In 2002 he joined the Lets Talk Boxing group on the internet and received an award from it for being "The Century Member" and compiled monthly world boxing ratings for the American site.

Hanks was named by The Bible of Boxing, USA's The Ring magazine, in their May 1954 issue as Prospect of the Month in the featherweight division. Johnny said, "As a competitor this was the biggest highlight of my career."

Hanks continues his involvement in boxing and gets to be a guest at various tournaments. He continues to write the occasional article(s) for New Zealand and overseas' publications. Johnny Hanks roles within the sport as boxer, second, trainer, judge, referee, reporter and promoter have him recognised within boxing circles as knowledgeable of the fight game and a 'gentleman' of the sport.

==Career==

===Amateur career===
37 Fights, 30 Wins, 2 Draws, 5 Losses

- 1949 Runner-up Auckland junior paperweight championships
- 1950 King Country junior flyweight champion
- 1950 King Country senior paperweight champion
- 1950 Bay of Plenty senior paperweight champion
- 1950 Auckland senior paperweight champion
- 1951 Auckland senior flyweight champion
- 1952 Auckland senior bantamweight champion
- 1952 New Zealand bantamweight champion

Awards
- The Most Scientific Boxer Trophy 1950, 1951 and 1952.

===Professional career===
Fighting out of Auckland New Zealand, Hanks became a professional boxer in 1953, and was an immediate success winning his first five fights. On 13 April 1953 in Auckland New Zealand he defeated Morrie O'Sullivan in a hard-fought fight on points, and on 25 May 1953 defeated Bob Broadhurst on points, whom he would meet again.

He defeated Ray Ritchie on 20 July 1953, and again on 10 December 1953 this time stopping him in the third round. His second match up with Bob Broadhurst was on 3 August 1953 which he won.

On 14 June 1954 at Town Hall, Auckland, New Zealand he fought Lyn Philp for the vacant featherweight title, which he won by a KO in round eight, taking the featherweight title and belt.

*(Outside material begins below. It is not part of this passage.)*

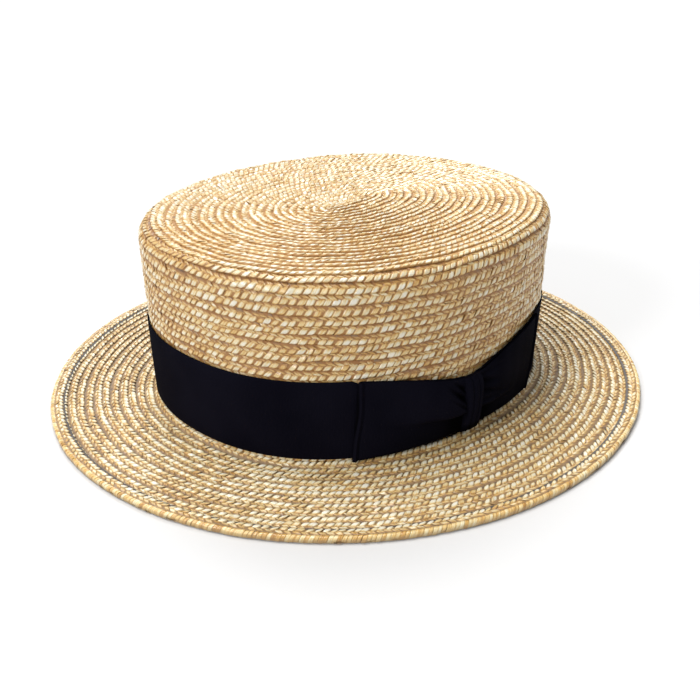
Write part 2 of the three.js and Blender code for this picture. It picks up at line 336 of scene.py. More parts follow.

It was on 16 May 1955 at the Town Hall, Dunedin, New Zealand, where he defeated Frank Wilson by TKO to become the New Zealand lightweight champion. Hanks was now holder of both the featherweight and lightweight titles.

After wins against Ray Mitchell and Joe McNally, he defended his lightweight title at the Town Hall, Dunedin, New Zealand, on 2 July 1956 against Joe McNally. Where he lost by TKO. He then defended his featherweight title at the Town Hall, Wellington, New Zealand, on 15 April 1957, where he lost to Billy Leckie. The first of four encounters between the two with Hanks winning the third in 1958. His last fight was in 1959 against Ian Mitchell, he then retired.

Coming out of retirement after six years Hanks made an unsuccessful comeback on 8 March 1965, at Carlaw Park, Auckland, New Zealand, against the formidable Manny Santos (arguably the best lightweight to ever come out of New Zealand). Being defeated by Santos in the second round by a TKO.